### DATASET EXTRACT
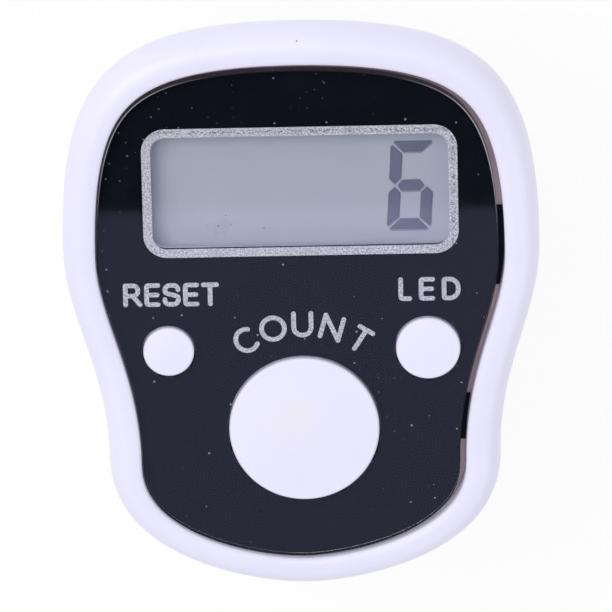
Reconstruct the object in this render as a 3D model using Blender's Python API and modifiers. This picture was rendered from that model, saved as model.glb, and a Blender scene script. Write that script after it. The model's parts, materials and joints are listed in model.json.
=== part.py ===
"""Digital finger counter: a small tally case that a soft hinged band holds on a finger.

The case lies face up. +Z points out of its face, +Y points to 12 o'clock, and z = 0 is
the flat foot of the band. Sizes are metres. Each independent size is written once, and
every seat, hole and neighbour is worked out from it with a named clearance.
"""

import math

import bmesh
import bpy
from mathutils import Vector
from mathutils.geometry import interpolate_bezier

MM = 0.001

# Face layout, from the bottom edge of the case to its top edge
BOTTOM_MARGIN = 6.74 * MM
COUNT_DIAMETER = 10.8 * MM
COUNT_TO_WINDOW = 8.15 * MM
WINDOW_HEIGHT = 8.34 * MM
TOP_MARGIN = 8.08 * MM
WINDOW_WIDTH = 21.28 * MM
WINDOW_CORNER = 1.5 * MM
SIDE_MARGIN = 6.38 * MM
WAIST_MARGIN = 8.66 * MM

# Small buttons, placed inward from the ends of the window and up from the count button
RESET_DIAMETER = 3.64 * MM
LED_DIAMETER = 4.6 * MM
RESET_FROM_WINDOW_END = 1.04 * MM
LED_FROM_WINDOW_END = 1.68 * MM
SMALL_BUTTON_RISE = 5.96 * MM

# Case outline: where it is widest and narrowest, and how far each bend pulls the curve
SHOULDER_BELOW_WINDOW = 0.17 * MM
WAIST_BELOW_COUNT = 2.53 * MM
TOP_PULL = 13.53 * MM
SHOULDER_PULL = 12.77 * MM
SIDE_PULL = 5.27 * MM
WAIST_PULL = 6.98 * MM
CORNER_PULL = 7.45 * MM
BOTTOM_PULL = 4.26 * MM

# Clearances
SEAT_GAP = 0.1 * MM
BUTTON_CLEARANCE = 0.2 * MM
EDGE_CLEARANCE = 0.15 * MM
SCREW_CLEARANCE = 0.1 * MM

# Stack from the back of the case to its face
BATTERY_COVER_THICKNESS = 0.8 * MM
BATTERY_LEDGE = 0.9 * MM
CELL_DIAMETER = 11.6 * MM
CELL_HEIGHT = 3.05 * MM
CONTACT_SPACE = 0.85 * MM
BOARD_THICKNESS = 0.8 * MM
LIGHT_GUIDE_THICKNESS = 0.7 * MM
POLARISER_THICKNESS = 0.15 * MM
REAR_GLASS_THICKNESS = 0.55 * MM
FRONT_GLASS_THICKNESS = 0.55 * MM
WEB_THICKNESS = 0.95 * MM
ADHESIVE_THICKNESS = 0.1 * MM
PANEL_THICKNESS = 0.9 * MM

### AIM
Reproduce the listing above word for word.

### EXERCISE SOLUTION
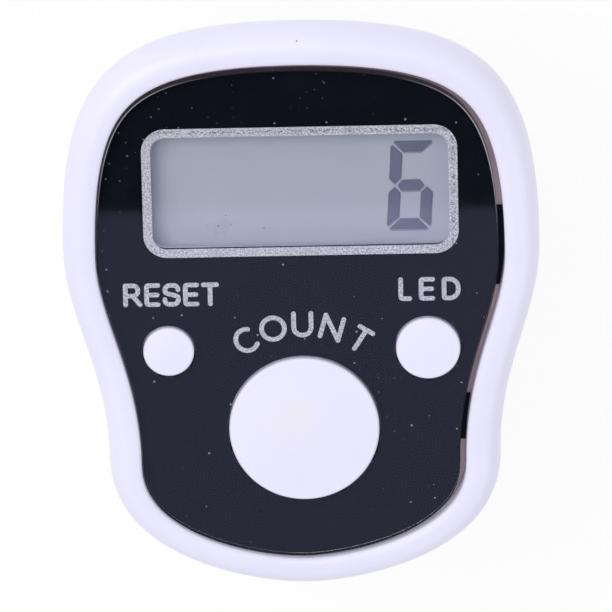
Reconstruct the object in this render as a 3D model using Blender's Python API and modifiers. This picture was rendered from that model, saved as model.glb, and a Blender scene script. Write that script after it. The model's parts, materials and joints are listed in model.json.
=== part.py ===
"""Digital finger counter: a small tally case that a soft hinged band holds on a finger.

The case lies face up. +Z points out of its face, +Y points to 12 o'clock, and z = 0 is
the flat foot of the band. Sizes are metres. Each independent size is written once, and
every seat, hole and neighbour is worked out from it with a named clearance.
"""

import math

import bmesh
import bpy
from mathutils import Vector
from mathutils.geometry import interpolate_bezier

MM = 0.001

# Face layout, from the bottom edge of the case to its top edge
BOTTOM_MARGIN = 6.74 * MM
COUNT_DIAMETER = 10.8 * MM
COUNT_TO_WINDOW = 8.15 * MM
WINDOW_HEIGHT = 8.34 * MM
TOP_MARGIN = 8.08 * MM
WINDOW_WIDTH = 21.28 * MM
WINDOW_CORNER = 1.5 * MM
SIDE_MARGIN = 6.38 * MM
WAIST_MARGIN = 8.66 * MM

# Small buttons, placed inward from the ends of the window and up from the count button
RESET_DIAMETER = 3.64 * MM
LED_DIAMETER = 4.6 * MM
RESET_FROM_WINDOW_END = 1.04 * MM
LED_FROM_WINDOW_END = 1.68 * MM
SMALL_BUTTON_RISE = 5.96 * MM

# Case outline: where it is widest and narrowest, and how far each bend pulls the curve
SHOULDER_BELOW_WINDOW = 0.17 * MM
WAIST_BELOW_COUNT = 2.53 * MM
TOP_PULL = 13.53 * MM
SHOULDER_PULL = 12.77 * MM
SIDE_PULL = 5.27 * MM
WAIST_PULL = 6.98 * MM
CORNER_PULL = 7.45 * MM
BOTTOM_PULL = 4.26 * MM

# Clearances
SEAT_GAP = 0.1 * MM
BUTTON_CLEARANCE = 0.2 * MM
EDGE_CLEARANCE = 0.15 * MM
SCREW_CLEARANCE = 0.1 * MM

# Stack from the back of the case to its face
BATTERY_COVER_THICKNESS = 0.8 * MM
BATTERY_LEDGE = 0.9 * MM
CELL_DIAMETER = 11.6 * MM
CELL_HEIGHT = 3.05 * MM
CONTACT_SPACE = 0.85 * MM
BOARD_THICKNESS = 0.8 * MM
LIGHT_GUIDE_THICKNESS = 0.7 * MM
POLARISER_THICKNESS = 0.15 * MM
REAR_GLASS_THICKNESS = 0.55 * MM
FRONT_GLASS_THICKNESS = 0.55 * MM
WEB_THICKNESS = 0.95 * MM
ADHESIVE_THICKNESS = 0.1 * MM
PANEL_THICKNESS = 0.9 * MM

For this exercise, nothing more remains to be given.